Under the controversial Trump-era program, created via agency memo, border agents may require asylum-seekers to wait in Mexico for decisions in their U.S. immigration court cases. The program ended shortly after President Joe Biden took office through a termination memo, following outcry from human right activists over the dangers posed to migrants waiting in northern Mexico.

But following a lawsuit from Texas and Missouri, U.S. District Judge Matthew J. Kacsmaryk of the Northern District of Texas ruled in August the administration did not sufficiently explain its rationale for ending the border program and ordered the government to reinstate it — which it did earlier this month.

The Department of Homeland Security “has come nowhere close to shouldering its heavy burden to show that it can make law in a vacuum,” U.S. Circuit Judge Andrew S. Oldham, a Trump appointee, wrote for the panel in an 117-page ruling upholding Kacsmaryk’s decision.

“DHS claims the power to implement a massive policy reversal — affecting billions of dollars and countless people — simply by typing out a new Word document and posting it on the internet. No input from Congress, no ordinary rulemaking procedures, and no judicial review,” he wrote.

The panel’s other two judges were U.S. Circuit Judge Kurt D. Engelhardt, another Trump appointee, and U.S. Circuit Judge Rhesa Barksdale, a George H. W. Bush appointee.

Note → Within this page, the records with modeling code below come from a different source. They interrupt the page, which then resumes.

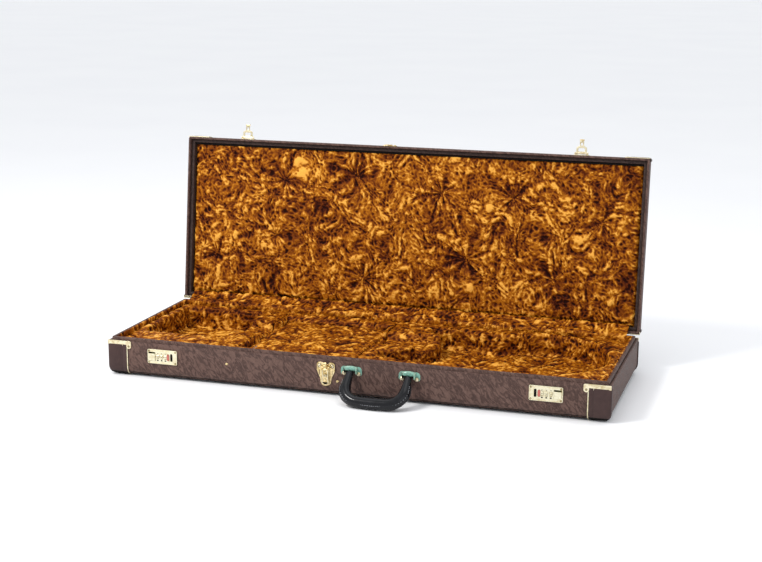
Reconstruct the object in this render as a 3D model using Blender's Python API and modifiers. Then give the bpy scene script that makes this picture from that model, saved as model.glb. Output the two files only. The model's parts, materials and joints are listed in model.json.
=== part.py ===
"""A hard rectangular guitar case, standing open on a floor.

Metres, +Z up. X runs along the case, -Y is the front (handle and lock side), and z = 0 is the
floor. Every mesh is drawn with the lid closed, in case coordinates; the pieces of the lid hang
from an empty on the hinge axis, and that empty turns them to the open pose."""

import math

import bmesh
import bpy
from mathutils import Matrix, Vector

# ---- driving dimensions ----------------------------------------------------------------------
LENGTH = 1.025
WIDTH = 0.362
TRAY_HEIGHT = 0.0706
LID_DEPTH = 0.0430
WALL = 0.0045  # plywood with its vinyl
EDGE_RADIUS = 0.010  # rounded outer edges of both shells
GAP = 0.0003  # between pieces that touch
SEAM = 0.0024  # between the two rims when the lid is shut
OPEN_ANGLE = math.radians(96.5)

PATCH_THICKNESS = 0.0018
PATCH_REACH = 0.0409  # how far a leather corner runs along the case
PATCH_WRAP = 0.0135  # how far it comes round onto the case's end
FLOOR_TO_TRAY = GAP + PATCH_THICKNESS  # the case stands on its leather corners
RIM = FLOOR_TO_TRAY + TRAY_HEIGHT
LID_RIM = RIM + SEAM
LID_TOP = LID_RIM + LID_DEPTH
FRONT = -WIDTH / 2
REAR = WIDTH / 2

TONGUE_INSET = 0.0052  # the raised liner board inside the tray's rim
TONGUE_THICKNESS = 0.0060
TONGUE_RISE = 0.0062
LINING_FLOOR = FLOOR_TO_TRAY + WALL + GAP
LID_FRAME_INSET = 0.0050
LID_FRAME_THICKNESS = 0.0070
LID_FRAME_RECESS = 0.0075  # from the lid's rim down to its inner frame
LID_PAD_RECESS = 0.0145  # from the lid's rim down to the plush panel

TRIM_DROP = 0.0102  # height of the brass edge clamps
TRIM_THICKNESS = 0.0007
TRIM_REACH = 0.0520
LOBE_WIDTH = 0.0102
LOBE_HEIGHT = 0.0180
LOBE_THICKNESS = 0.0016
STRIP_WIDTH = 0.0037
STRIP_THICKNESS = 0.0010
STRIP_OVERLAP = 0.002  # where the strip runs up under its lobe
RIVET_DROP = 0.0135  # from the rim down to the clamp's rivet

HINGE_Y = REAR + 0.0053
HINGE_Z = RIM + SEAM / 2
HINGE_PLACES = {"left": -0.330, "centre": 0.0, "right": 0.330}
KNUCKLE_RADIUS = 0.0026
PIN_RADIUS = 0.0013

LOCK_X = 0.3915
LOCK_Z = FLOOR_TO_TRAY + 0.045
LOCK_WIDTH = 0.0645
LOCK_HEIGHT = 0.0295
LOCK_PLATE = 0.0030
LOCK_DEPTH = 0.0120  # from the case's front face back to the housing's end
DIAL_RADIUS = 0.0075
DIAL_WIDTH = 0.0048
DIAL_PROUD = 0.0013
DIAL_OFFSETS = (-0.0096, -0.0012, 0.0072)
BUTTON_OFFSET = -0.0227
BUTTON_SIZE = 0.0146
BUTTON_TRAVEL = 0.0025
RESET_OFFSET = 0.0129
SLOT_OFFSET = 0.0201

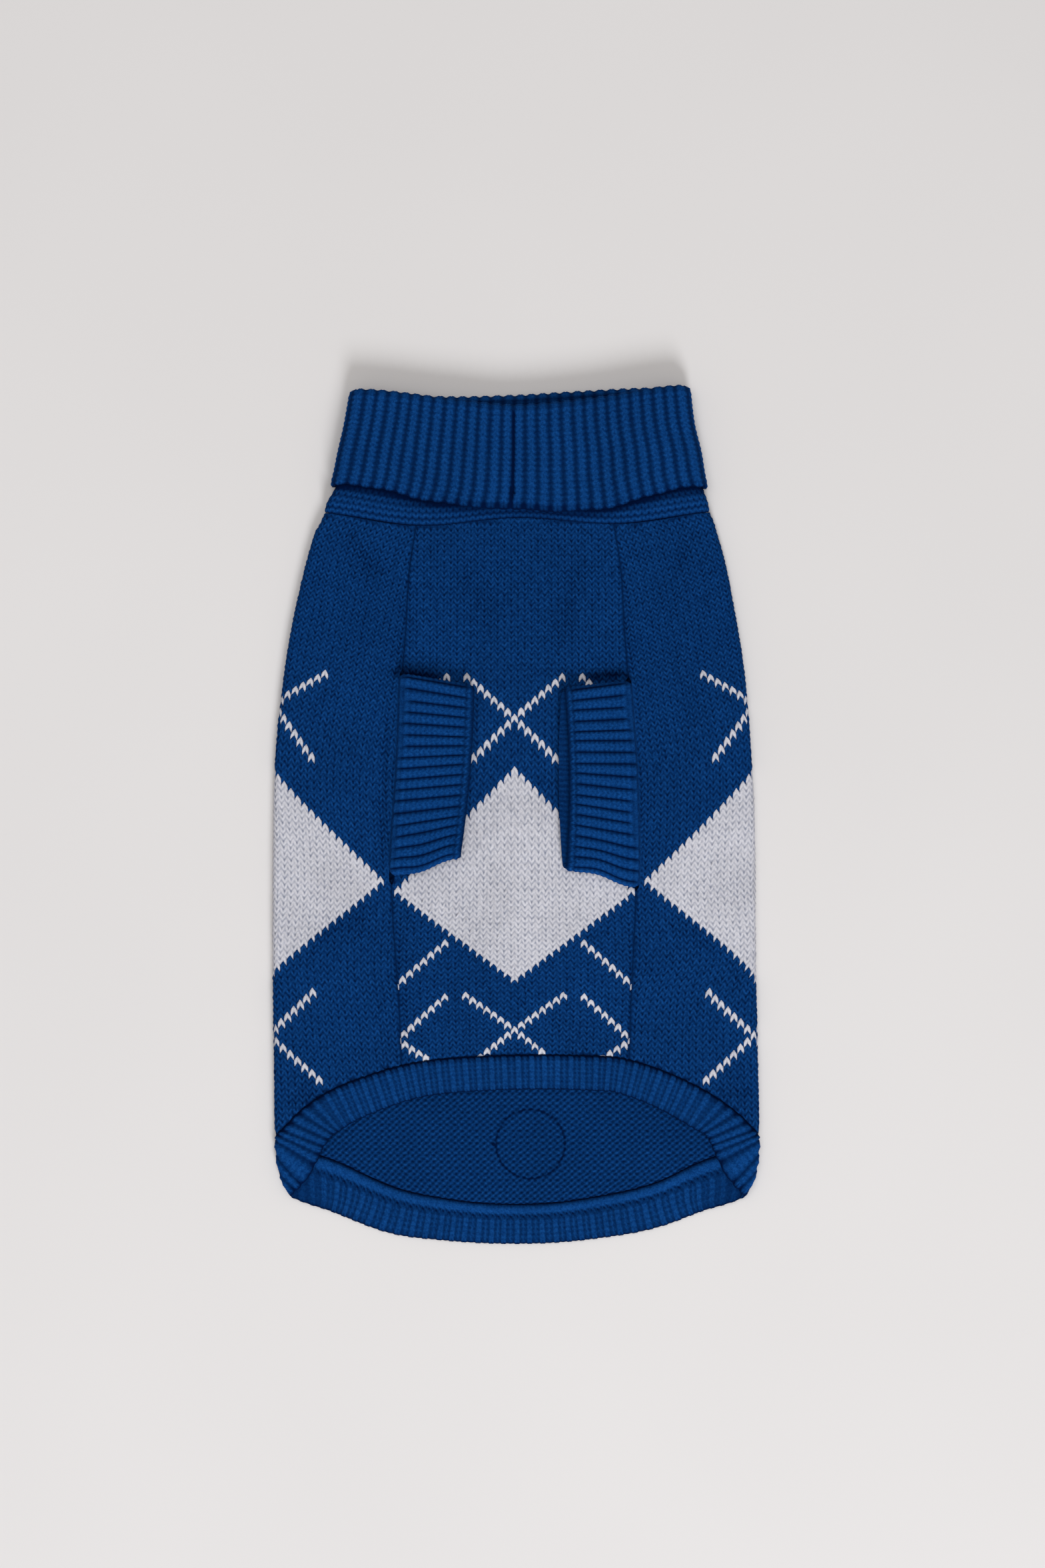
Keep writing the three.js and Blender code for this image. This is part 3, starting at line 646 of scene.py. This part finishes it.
# Rows from the free edge: how far it is drawn in, the more in the middle, and how much rib is left.
freeEdge = dict(
    edge=[-1.5, -0.45, -0.1], middleEdge=[0.4, 0.8, 0.5, 0.2], ribs=[0.3, 0.5, 0.65, 0.8, 0.9],
    middle=0.35, middleReach=1.3, sideShare=0.4, scallop=0.5, waveReach=0.8, tip=0.25, shade=0.3)
collarSeam = dict(place=-0.034, width=0.008, depth=0.42, holeDown=0.82, holeReach=0.05, holeWidth=1.5,
                  holeDepth=1.1)


def collarPoint(place, y, outward):
    left = read(standOutline, "y", "left", y)
    right = read(standOutline, "y", "right", y)
    flat = (right - left) / 2 - cloth["foldRadius"]
    across, side, turn = around(place)
    up = ease((y - readRound(neckSeam, "y", place)) / collar["riseLength"])
    rise = (cloth["ribWall"] + collar["gap"]) * up
    radius = cloth["foldRadius"] + outward
    return np.stack([(left + right) / 2 + across * flat + side * radius * np.sin(turn), y,
                     rise + cloth["foldRadius"] + radius * np.cos(turn)], -1)


def standRow(row, place, neck, foldY, free, relief, shares):
    raised, lean, between = relief
    upward = np.cos(around(place)[2])
    rows = collar["standRows"]
    lean = acrossWale(2 * shares, "lean") if row < neckBand["rows"] else lean
    t = (row + lean * (0 < row < rows)) / rows
    y = mix(neck, foldY, t)
    columns = ("between", "shadeBetween") if row % 2 == 0 else ("onRow", "shadeOnRow")
    knit, shade = (acrossWale(2 * shares, column) for column in columns)
    inside = (raised - standInside["sink"]) * ease((t - standInside["start"]) / standInside["reach"])
    inside = inside * limit(0.5 - upward * 0.5) * standInside["strength"] - standInside["sink"]
    inside = inside + between * (row % 2 == 0) * standInside["strength"]
    inside = np.minimum(inside, standInside["most"])
    band = rowValue(neckBand["firstHeights"], row, neckBand["height"] + knit)
    band = band * limit((free + neckBand["under"] - y) / neckBand["under"])
    band = np.minimum(band * limit(upward + neckBand["sideTurn"]), neckBand["most"])
    shade = shade * rowValue(neckBand["firstShades"], row, neckBand["shade"])
    # Painted shadow on the band under the turned-down layer's free edge, weaker in the middle.
    apart = limit(np.abs(place) / neckBand["middle"] - neckBand["middleStart"])
    edgeShadow = bell(np.maximum(free - y, 0), neckBand["shadowWidth"]) * mix(neckBand["middleShadow"], 1.0, apart)
    return (collarPoint(place, y, -cloth["ribWall"] - inside), collarPoint(place, y, band),
            ribShade(inside), shade * (1 - neckBand["darken"] * edgeShadow))


def foldRow(row, place, foldY, relief):
    raised, _, between = relief
    upward = np.cos(around(place)[2])
    angle = row * math.pi / collar["foldRows"]
    outwards = -math.cos(angle)
    rim = np.where(np.abs(place) > 2, collar["rimRibs"], 1.0)
    lift = raised * rim * mix(collar["foldRibs"], 1.0, math.sin(angle / 2)) + between * (row % 2 == 0)
    lift = lift * onTop(outwards * upward)
    gap = collar["gap"] / 2
    reach = gap + cloth["ribWall"] + lift
    return (collarPoint(place, foldY + reach * math.sin(angle), gap + reach * outwards),
            collarPoint(place, foldY + gap * math.sin(angle), gap + gap * outwards),
            ribShade(lift), collar["innerShade"] + 0 * lift)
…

The panel concluded DHS is legally required to detain migrants for the duration of their proceedings. And since the department does not have the capacity to detain everyone, legal provisions allowing migrants to be returned to neighboring nations provide a “statutory safety valve to address that problem,” he wrote.

The panel was unpersuaded by Biden administration arguments that it has discretionary authority to release some of the migrants it cannot detain while they wait for immigration court decisions, insisting the government may release individuals only on a “case-by-case” basis.

The 5th Circuit also leaned on the Supreme Court’s 2020 ruling thwarting the Trump administration’s efforts to end the Deferred Action for Childhood Arrivals program, which gives work permits and deportation relief to certain undocumented immigrants brought to the U.S. as children.

In that ruling, the high court found the Trump administration failed to consider the interest of those who relied on DACA, including states, universities and DACA recipients themselves.

“So if DHS must consider states’ reliance interests before terminating DACA — a discretionary immigration program — then it must do so before terminating MPP,” Oldham wrote.

Representatives for the Justice and Homeland Security departments didn’t immediately return requests for comment Tuesday.

The appellate decision focuses on the administration’s initial memo pausing MPP, as well as its June memo terminating the program.

In October, Homeland Security Secretary Alejandro Mayorkas issued two longer memos aiming to re-terminate the program, which Oldham said “have no present legal effect” and are part of the government’s “have-its-cake-and-eat-it-too” litigation strategy. Additionally, the October memos are nothing “more than post hoc rationalizations of the Termination Decision,” the judge wrote.

Oldham also knocked the department for having “just further defended what it had previously decided” rather than rethink its termination memo after Kacsmaryk’s order.

The appellate decision could tee the case up for Supreme Court review. The high court already waded into the case when it refused to pause the effect of Kacsmaryk’s ruling while DHS appealed, but the justices have yet to consider the case’s substance.

Texas Attorney General Ken Paxton called the appeals court’s decision “a big victory for border security” in a tweet Tuesday morning.